Which, by the way, is fantastically cool.

And that's the point, is it not? Shows like Mother of All may be ubiquitous on the cable landscape, but they are mostly a visual rush to watch and not normally sleazy or irritating in the same way that "Fear Factor" is. So what if the Discovery Channel has created a cottage industry out of sawing up old cars and welding together awesome choppers? People love this stuff and now National Geographic wants its slice.

There are two things working in favor of Mother of All. It's got the local pride angle going, for starters. The East Bay is amply represented by Michael Hoff and partners churning out still more nonfiction programming for cable. That's a busy little business there in Emeryville. And over in Oakland, The Crucible is getting some much deserved airtime as home to an eclectic band of "extreme industrial artists."

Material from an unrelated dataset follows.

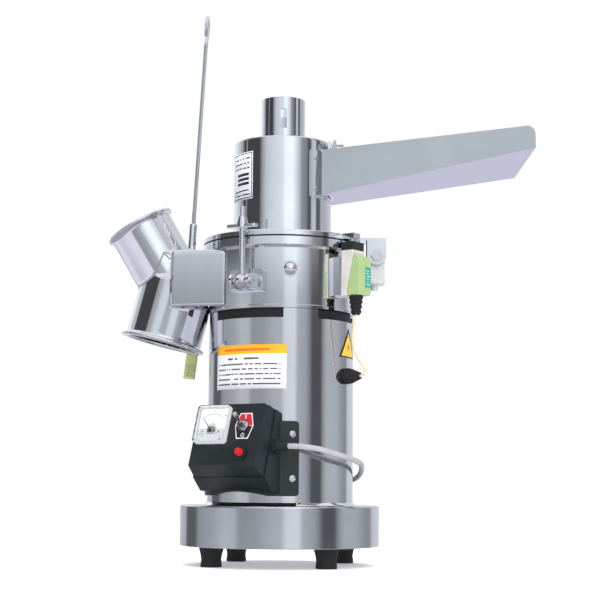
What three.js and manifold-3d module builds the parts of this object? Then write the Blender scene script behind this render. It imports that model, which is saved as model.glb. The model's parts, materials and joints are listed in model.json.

Another essential element to a "transformer" series like Mother of All is great personalities and fine editing, which you'll find here in abundance. Michael Sturtz, who leads a crew of likable artists and craftspeople who can make stuff you can't, has a telegenic hipness that helps the series immensely. He doesn't come off as someone posing for the cameras or speaking in that all-too-familiar clever-TV-person patois. He's just a guy who likes fire and steel. He's got a shaved head and a good sense of humor and, like the rest of us, is happy to see stuff blow up if need be.

In short, you'd want to hang out with him. Or at The Crucible.

As host, Becky Worley manages to avoid all of that faux-excited cheerleading that can often derail a series like this, mostly because she honestly seems to be having the best three days of her life every episode. She puts in the sweat equity too, and doesn't have a whole lot of priss about her.

One prerequisite of all great non-fiction cable series especially those on channels in the nether regions of the spectrum is that once you find them, they have to make you want to search them out again. Like you've found a little gem and you're going to watch it over a beer and forearm-size burrito. Mother of All fits that bill.

For some reason, much like watching a person get hit in the groin, you can't get enough welding on TV. Literal sparks flying means something cool is under construction. And what's not to like about Sturtz turning a garbage disposal into an ice machine or concocting the idea of having a "beverage delivery system" built onto a raft?

And yeah, stuff gets blown up in the experimental stage on Mother of All, but it takes a backseat to big machinery, big dreams and people with tattoos melting bronze. All while you sit on the couch with a cold 40, living the dream.

There's a reason shows like this are everywhere on cable.. They still retain a hint of the new. Unlike a standard sitcom, the patina of freshness hasn't been rubbed off a "transformer" show by time and laugh tracks.

Even if you've seen every imaginable way to saw a car in half or create a robot or make over a lame stucco house, it almost never gets old. We like making things in this country. American ingenuity is still programming gold.